有馬 ビジョン2020では「公表にあたって」の完成版を10月に発表しましたが、今回は6月に案の段階で示しました。大きな特徴だと思います。
佐藤 これは対話の実践です。Ver.1が出ても終わりではなく、2年に1回ぐらいの頻度で更新していくイメージがあります。
有馬 今年は株主総会を11月にやる予定で、ホームページで公表する以外の学外向け発表としてはそれが最初になりそうです。
佐藤 中期目標中期計画の提出をにらみながらコンパスを形にするのもTFの役割でした。

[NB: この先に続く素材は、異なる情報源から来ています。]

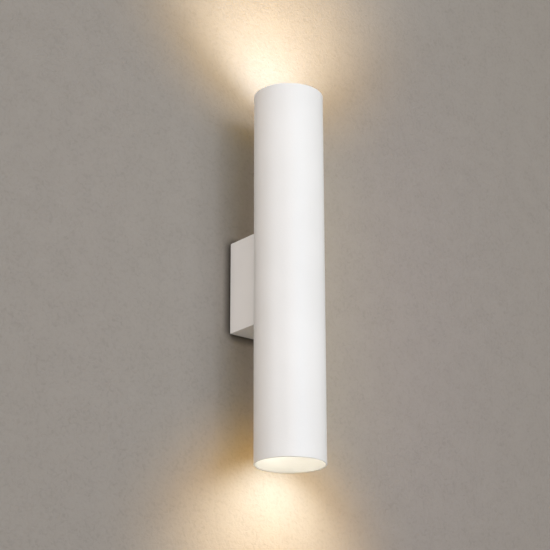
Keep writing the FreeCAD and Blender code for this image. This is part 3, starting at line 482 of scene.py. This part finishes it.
def area_light(name, place, aim, size, power):
    """A square lamp at a place, turned to its aim."""
    data = bpy.data.lights.new(name, "AREA")
    data.shape = "SQUARE"
    data.size = size
    set_power(data, power)
    lamp = bpy.data.objects.new(name, data)
    lamp.location = place
    lamp.rotation_euler = (aim - place).to_track_quat("-Z", "Y").to_euler()
    bpy.context.scene.collection.objects.link(lamp)
    return lamp


def light_wall_only(lamp):
    """Lets a lamp light only the backdrop, with no shadow of the tube or the box on it."""
    lamp.visible_camera = False
    lamp.light_linking.receiver_collection = bpy.data.collections["backdrop"]
    lamp.light_linking.blocker_collection = bpy.data.collections["backdrop"]


def spare_wall(lamp):
    """Keeps a lamp's light off the backdrop."""
    spared = bpy.data.collections.new(lamp.name + "_spares")
    spared.children.link(bpy.data.collections["backdrop"])
    spared.collection_children[0].light_linking.link_state = "EXCLUDE"
    lamp.light_linking.receiver_collection = spared


def wall_band(name, x, off_wall, height, width, power):
    """An upright band of soft light for the backdrop alone."""
    place = Vector((x, -off_wall, 0.0))
    lamp = area_light(name, place, place + Vector((0.0, 1.0, 0.0)), width, power)
    lamp.data.shape = "RECTANGLE"
    lamp.data.size_y = height
    light_wall_only(lamp)


def wall_glow(name, end, height, off_wall, tilt, half_angle, blend, power):
    """A cone of light for the backdrop alone: what an end of the tube throws on the wall."""
    data = bpy.data.lights.new(name, "SPOT")
    data.spot_size = 2 * math.radians(half_angle)
    data.spot_blend = blend
    data.shadow_soft_size = FAN_LAMP_RADIUS
    set_power(data, power)
    lamp = bpy.data.objects.new(name, data)
    lamp.location = (FAN_CENTRE_X, -off_wall, end * height)
    ahead = Vector((0.0, math.sin(math.radians(tilt)), end * math.cos(math.radians(tilt))))
    lamp.rotation_euler = ahead.to_track_quat("-Z", "Y").to_euler()
    light_wall_only(lamp)
    bpy.context.scene.collection.objects.link(lamp)


def studio_light(name, azimuth, elevation, distance, size, power):
    """A soft box round the light at an azimuth, 0 in front and 90 to the right."""
    a = math.radians(azimuth)
    e = math.radians(elevation)
    aim = Vector((0.0, TUBE_Y, 0.0))
    place = aim + distance * Vector((math.sin(a) * math.cos(e), -math.cos(a) * math.cos(e), math.sin(e)))
    return area_light(name, place, aim, size, power)


# Each light's power is given in watts for red, green and blue.
# Soft boxes: name, azimuth, elevation, distance, size, power.
STUDIO = (
    ("left_softbox", -30.0, 10.0, 2.4, 1.2, (17.7, 15.5, 15.3)),
    ("front_softbox", -10.0, 10.0, 2.4, 1.2, (1.8, 5.9, 9.5)),
    ("right_softbox", 10.0, 10.0, 2.4, 1.2, (11.4, 12.1, 14.0)),
    ("far_right_box", 48.0, 5.0, 2.4, 1.2, (6.6, 6.5, 6.6)),
    ("low_fill", -20.0, -45.0, 2.4, 1.2, (1.1, 1.3, 0.8)),
    ("top_fill", 0.0, 60.0, 2.4, 1.2, (2.1, 2.4, 0.7)),
    ("near_left_box", -85.0, 10.0, 1.2, 0.5, (3.1, 3.1, 3.2)),
    ("back_fill", 150.0, 15.0, 2.4, 1.6, (13.0, 13.0, 13.0)),
)

# These would brighten the tube's shadow on the wall or the wall's far left, so they spare the wall, and it
# has a frontal light of its own.
WALL_SPARED = ("left_softbox", "far_right_box", "near_left_box")
WALL_KEY = ("wall_key", -14.0, 10.0, 2.4, 1.5, (20.0, 18.1, 18.1))

# What the lit ends throw on the wall: name, end, height, distance off the wall, tilt, half angle,
# blend, power. The wide cones make the soft fans and the near ones the bright hearts of the fans.
WALL_GLOWS = (
    ("upper_fan", 1, 0.304, 0.1645, 76.5, 58.3, 0.80, (1.40, 0.80, 0.0)),
    ("upper_heart", 1, 0.134, 0.0595, -15.8, 53.4, 0.82, (5.6, 6.6, 7.8)),
    ("lower_fan", -1, 0.2475, 0.145, 81.0, 56.8, 0.79, (1.08, 0.58, 0.0)),
    ("lower_heart", -1, 0.1386, 0.074, 13.0, 53.0, 0.88, (1.26, 1.54, 1.71)),
)
FAN_CENTRE_X = 0.030
FAN_LAMP_RADIUS = 0.005

# The faint light along the tube's right side: name, x, distance off the wall, height, width, power.
WALL_BANDS = (
    ("near_band", 0.085, 0.05, 0.44, 0.03, (0.030, 0.026, 0.014)),
    ("middle_band", 0.11, 0.12, 0.46, 0.05, (0.030, 0.033, 0.004)),
    ("wide_band", 0.15, 0.22, 0.50, 0.10, (0.058, 0.027, 0.068)),
)

# The lamp's own light: a small disc in front of each lens, a little to the left and back, where the
# photo's mouth is brightest.
LENS_LIGHT = (0.0238, 0.0230, 0.0202)
LENS_LIGHT_SHIFT = Vector((-0.0125, 0.0095, 0.001))
LENS_LIGHT_SIZE = 0.034
WORLD_LIGHT = (0.44, 0.38, 0.31)


def build_lights():
    """Every light: the soft boxes, what reaches only the wall, the two lamps' glow and the surround."""
    for row in STUDIO:
        box = studio_light(*row)
        if box.name in WALL_SPARED:
            spare_wall(box)
    key = studio_light(*WALL_KEY)
    key.light_linking.receiver_collection = bpy.data.collections["backdrop"]
    for row in WALL_GLOWS:
        wall_glow(*row)
    for row in WALL_BANDS:
        wall_band(*row)
    shift = LENS_LIGHT_SHIFT
    for name, end in ENDS:
        place = Vector((shift.x, TUBE_Y + shift.y, end * (LENS_HIGH.z + shift.z)))
        outwards = Vector((0.0, 0.0, end))
        glow = area_light(name + "_glow", place, place + outwards, LENS_LIGHT_SIZE, LENS_LIGHT)
        glow.data.shape = "DISK"
        glow.visible_camera = False
    build_world()


def build_world():
    """A soft warm surround; the camera and glossy reflections see a plain pale background instead."""
    world = bpy.data.worlds.new("studio")
    world.use_nodes = True
    nodes = world.node_tree.nodes
    path = nodes.new("ShaderNodeLightPath")
    pale = nodes.new("ShaderNodeMath")
    pale.operation = "MAXIMUM"
    choice = nodes.new("ShaderNodeMix")
    choice.data_type = "RGBA"
    choice.inputs[MIX_FIRST].default_value = (*WORLD_LIGHT, 1.0)
    choice.inputs[MIX_SECOND].default_value = (*PALE_BACKGROUND, 1.0)
    links = world.node_tree.links
    links.new(path.outputs["Is Camera Ray"], pale.inputs[0])
    links.new(path.outputs["Is Glossy Ray"], pale.inputs[1])
    links.new(pale.outputs[0], choice.inputs[MIX_FACTOR])
    links.new(choice.outputs[MIX_RESULT], nodes["Background"].inputs["Color"])
    nodes["Background"].inputs["Strength"].default_value = 1.0
    bpy.context.scene.world = world


# --------------------------------------------------------------------- camera

# Solved from the outlines in the photo, then orbited up by 0.74 degrees until the tube's ends fitted.
# The focal length is in pixels of the photo, and a negative pitch looks up.
PHOTO_SIZE = 550
SENSOR = 36.0
CAMERA_PLACE = Vector((-1.0761, -1.3968, -0.6040))
CAMERA_YAW = math.radians(-38.623)
CAMERA_PITCH = math.radians(-19.49)
CAMERA_ROLL = math.radians(-0.119)
CAMERA_FOCUS_PX = 1761.6


def build_camera():
    """The photo's camera: where it stands, how it is turned and its focal length."""
    data = bpy.data.cameras.new("photo_camera")
    data.sensor_width = SENSOR
    data.lens = CAMERA_FOCUS_PX / PHOTO_SIZE * SENSOR
    ahead = Vector((-math.sin(CAMERA_YAW) * math.cos(CAMERA_PITCH),
                    math.cos(CAMERA_YAW) * math.cos(CAMERA_PITCH), -math.sin(CAMERA_PITCH)))
    right = Vector((math.cos(CAMERA_YAW), math.sin(CAMERA_YAW), 0.0))
    up = right.cross(ahead)
    rolled_right = right * math.cos(CAMERA_ROLL) + up * math.sin(CAMERA_ROLL)
    rolled_up = up * math.cos(CAMERA_ROLL) - right * math.sin(CAMERA_ROLL)
    turn = Matrix((rolled_right, rolled_up, -ahead)).transposed()
    camera = bpy.data.objects.new("photo_camera", data)
    camera.matrix_world = Matrix.Translation(CAMERA_PLACE) @ turn.to_4x4()
    bpy.context.scene.collection.objects.link(camera)
    bpy.context.scene.camera = camera


dress_nodes()
build_stage()
build_lights()
build_camera()

bpy.context.scene.view_settings.view_transform = "Standard"
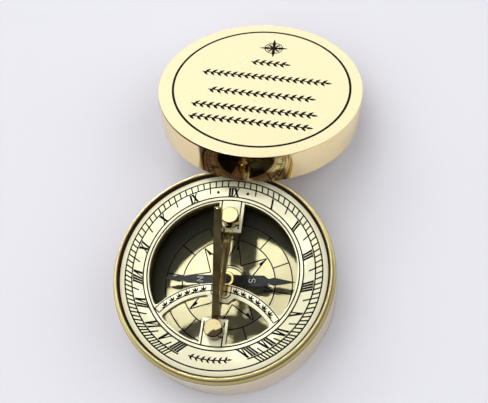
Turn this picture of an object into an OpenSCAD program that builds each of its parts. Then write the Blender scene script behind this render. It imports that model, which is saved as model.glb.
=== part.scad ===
// Sundial compass. A turned brass case holds a glazed compass under a pierced hour plate.
// A triangular gnomon folds down between two posts on the plate, and a push-on lid leans
// against the open case. Millimetres. The origin is the middle of the case's underside,
// +Z is up, and noon on the hour plate is towards +Y.

/* [Case] */
// Outside diameter of the case
case_d = 74.6; // [70:0.2:90]
// Width of the shoulder that the closed lid stands on
shoulder_w = 1.2; // [0.9:0.1:2.4]
// Width of the lip at the top of the neck
lip_w = 1.05; // [0.8:0.05:2]
// Height of the neck above the shoulder
neck_h = 2.8; // [2:0.1:5]
// Depth of the hour plate below the lip
dial_sink = 1.8; // [1:0.1:4]
// Thickness of the case's floor
floor_t = 2; // [1.6:0.1:5]
// Depth of the well between the floor and the compass card
well_depth = 2.2; // [1:0.1:6]
// Width of the ledge that carries the compass card
card_ledge_w = 4; // [2:0.1:6]
// Radius of the case's bottom edge
foot_r = 2; // [0.5:0.1:4]

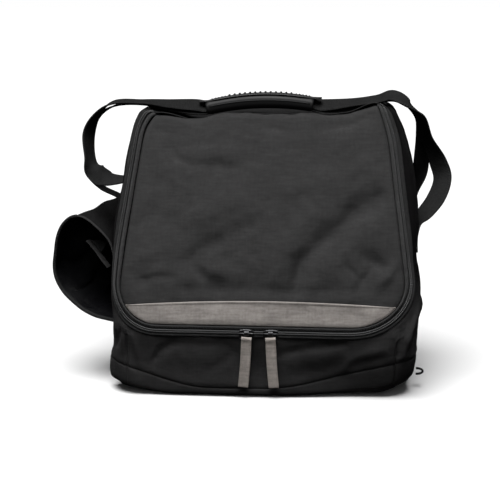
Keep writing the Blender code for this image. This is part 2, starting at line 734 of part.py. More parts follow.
def side_pouch(cloth, binding):
    shares = [0.0, 0.18, 0.36, 0.54, 0.70, 0.83, 0.92]
    outer = [pouch_ring(share, 0.0) for share in shares]
    inner = [pouch_ring(share, POUCH_WALL) for share in shares[:-1]]
    mesh = bmesh.new()
    loops = [[mesh.verts.new(p) for p in ring] for ring in outer[::-1] + inner]
    count = len(loops[0])
    for first, second in zip(loops, loops[1:]):
        for i in range(count):
            k = (i + 1) % count
            mesh.faces.new((first[i], first[k], second[k], second[i]))
    mesh.faces.new(loops[0])
    mesh.faces.new(loops[-1])
    finish_mesh("side_pouch", mesh, cloth)

    rim = []
    for x, y, z in curve_points(POUCH_RIM, 3):
        rim.append((-POUCH_FACE - 0.0016 - max(0.0, x), y - 0.0028, z))
    tube("pouch_binding", rim, 0.0016, binding, sides=6)


def side_loop(webbing):
    """A short loop of cord sewn low on the right side."""
    face = BASE_WIDTH / 2 + 0.0006
    path = []
    for step in range(9):
        turn = math.radians(-90 + 22.5 * step)
        path.append((face + 0.0012 + 0.0075 * math.cos(turn), -0.060, 0.0200 + 0.0045 * math.sin(turn)))
    tube("side_loop", path, 0.0012, webbing, sides=8)


def main():
    clear_scene()
    cloth = material("black_nylon", BLACK_CLOTH, 0.75)
    lining = material("foam", FOAM_GREY, 0.9)
    board = material("stiffener", CHARCOAL, 0.6)
    tape = material("zip_tape", BLACK_TRIM, 0.7)
    coil = material("zip_coil", BLACK_TRIM, 0.4)
    piping = material("piping", CHARCOAL, 0.6)
    trim = material("grey_canvas", WARM_GREY, 0.85)
    metal = material("black_metal", BLACK_TRIM, 0.35, 0.8)
    rubber = material("rubber", BLACK_TRIM, 0.35)
    webbing = material("black_webbing", BLACK_CLOTH, 0.7)
    grey_webbing = material("grey_webbing", WARM_GREY, 0.8)

    base_parts(cloth, board)
    front_wall(cloth, lining)
    gussets(cloth, lining)
    back_parts(cloth, board)
    top_panel(cloth)
    flap_parts(cloth, lining, trim, piping)
    zips(tape, coil)
    hang("flap_pivot", HINGE, named("flap_panel", "flap_foam", "flap_trim", "flap_piping", *FLAP_ZIP))
    for side in (-1, 1):
        name = "left_slider" if side < 0 else "right_slider"
        pivot = slider(name, side, metal)
        hang(name + "_pivot", pivot, named(name, name + "_bridge", name + "_eye"))
        pull(side, pivot, metal, grey_webbing)
    grip_body(rubber)
    grip_pad(rubber)
    hang("grip_pivot", (GRIP_X, GRIP_Y, GRIP_END_Z), named("grip_body", "grip_pad"))
    webbings(webbing)
    side_pouch(cloth, webbing)
    side_loop(webbing)


main()
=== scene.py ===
"""Looks of a soft black carry bag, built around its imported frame.

Metres, +Z up. The flap faces -Y and the pouch is on the -X side. Most cloth is laid out in the bag's
unrolled skin: a distance round the bag from the middle of its front, and a height.
"""
import math

import bmesh
import bpy
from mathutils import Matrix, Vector, noise


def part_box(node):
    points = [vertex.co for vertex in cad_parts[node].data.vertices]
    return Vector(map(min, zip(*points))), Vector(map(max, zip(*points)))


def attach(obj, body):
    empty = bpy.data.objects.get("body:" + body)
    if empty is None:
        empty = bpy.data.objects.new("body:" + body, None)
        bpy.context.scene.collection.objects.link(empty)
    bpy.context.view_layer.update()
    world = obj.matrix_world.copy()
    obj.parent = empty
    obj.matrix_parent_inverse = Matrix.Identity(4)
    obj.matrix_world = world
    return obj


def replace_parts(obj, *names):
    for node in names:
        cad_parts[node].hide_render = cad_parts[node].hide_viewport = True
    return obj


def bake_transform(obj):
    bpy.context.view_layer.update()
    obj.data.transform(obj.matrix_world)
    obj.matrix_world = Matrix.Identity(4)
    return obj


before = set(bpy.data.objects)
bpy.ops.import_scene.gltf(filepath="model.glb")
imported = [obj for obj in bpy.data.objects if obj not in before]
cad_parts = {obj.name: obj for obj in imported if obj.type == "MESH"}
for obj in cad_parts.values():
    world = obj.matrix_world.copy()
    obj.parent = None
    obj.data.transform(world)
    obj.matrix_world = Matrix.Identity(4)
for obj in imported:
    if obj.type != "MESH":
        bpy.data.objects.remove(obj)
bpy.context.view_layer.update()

# Sizes read from the frame
HALF_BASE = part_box("base_band")[1].x
HALF_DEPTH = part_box("base_band")[1].y
HALF_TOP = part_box("top_panel")[1].x
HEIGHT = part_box("top_panel")[1].z
TOP_DEPTH = HALF_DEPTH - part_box("flap_panel")[1].y
ZIP_HEIGHT = round(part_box("body_zip_tape")[0].z, 3)
SLIDER_Z = sum(corner.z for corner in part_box("left_slider")) / 2
POUCH_FACE = -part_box("side_pouch")[1].x

# The skin's shape
TAPER_FROM = 0.170
TAPER_POWER = 2.6
REAR_RADIUS = 0.020
RIM_RADIUS = 0.0085  # where the walls turn over into the top
RIM_START = HEIGHT - RIM_RADIUS
RIM_END = RIM_START + RIM_RADIUS * math.pi / 2  # height as measured along the cloth
CLOTH = 0.0026
CORNER_TABLE = ((0.0, 0.034), (0.050, 0.030), (0.085, 0.026), (0.125, 0.017), (0.200, 0.013), (0.336, 0.011))
SIDE_EASE = {-1: -0.0040, 1: -0.0015}  # how far each soft side stands out from the straight one
SIDE_SWELLS = {  # (height, reach up and down, how much further out) of each soft hollow or swell
    -1: ((0.040, 0.020, 0.0020), (0.095, 0.020, -0.0020), (0.250, 0.025, -0.0035), (0.320, 0.020, 0.0020)),
    1: ((0.000, 0.030, -0.0045), (0.105, 0.025, 0.0035), (0.165, 0.020, -0.0040), (0.310, 0.030, -0.0030)),
}
BELLY_Z = 0.075  # the front bulges up to here, then leans back
BELLY = 0.0065
LEAN_POWER = 1.35
SEAM_LOW = 0.011  # height of the seam above the base band, at the middle of the front
SEAM_CLIMB = {-1: (0.060, 0.210, 0.032), 1: (0.000, 0.220, 0.040)}  # (from, to, rise) round each side
SEAM_BACK = 0.034
TOP_SAG = 0.0065  # how far the front edge of the top hangs below its corners
TOP_DIPS = ((-0.090, 0.025, 0.008), (0.133, 0.025, -0.014))  # (x, reach, how much lower)
CORNER_SEAM = 0.161  # distance of the upright seams beside the front wall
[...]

有馬 コンパスは藤井総長の6年間の任期中の話が主ですが、より長い目で見た方向性も示したいという面もあります。ビジョン2020は総長の在任期間のビジョンでしたが、コンパスでは年次を入れていません。
佐藤 任期で実現できることを書くのでは長期的な自律性につながらないので、長期的視野の下での6年間という意味をこめました。
村本 私のような一教員がTFに参加していることも含め、あらゆるプロセスで様々な人との対話を重視しながらつくる姿勢が貫かれていると実感します。ただ同時に、ボトムアップだけがよいわけではないとも思いました。実施したいアクションが多くあっても、どこまでやるべきか、本気でやってよいのか、現場はその指針を求めています。トップダウンとボトムアップの良いバランスを見出すためにも、立場の違いを超えて対話の場でリクエストできることが大事ですね。
※8 総長対話シリーズは、5月13日に開催した総合文化研究科(363名が参加)を皮切りに、7月27日まで12回行われる予定です。1回目は総合文化研究科長の森山工先生が、2回目以降は広報戦略本部長の武田洋幸先生と広報室長の横山広美先生が司会を務めています。教職員との対話の後、学生との総長対話も実施することが検討されています
自分から対話を求めることの意義
鶴見 日本社会では特別視されがちな東大が対話に出かけて同じ目線でコミュニケーションすることは、東大の可能性を広げるでしょう。社会との関わりは、理系の産学連携が主で、文系の連携は限定的でしたが、たとえば公共の部分で文系が機能を果たせる領域があるはず。人々の幸福につながるような領域を探しに出ることが重要だと思います。学内では、本部が部局と対話することで広がりのある判断ができるようになるはずです。潜在的な需要や困りごとを自分から聞きに行くことが大事です。大学は一つの目標に全員で突き進む企業とは違い、個々の構成員が各々創造的に活動するための媒介になるのが役割です。いまはオンラインで知識伝達がやっとですが、教員が知を伝えるだけでなく、学生同士がつながるための媒介としての役割を果たせるとよいのですが。
佐藤 大学の「経営」はまさにその意味で再検討されるべきですね。企業と違う大学の役割のデザインと捉えてもいいでしょう。知や人や場の構築を通じた公共性への貢献を大学としてどう打ち出すのか、コンパスの作成過程でも問われているように思います。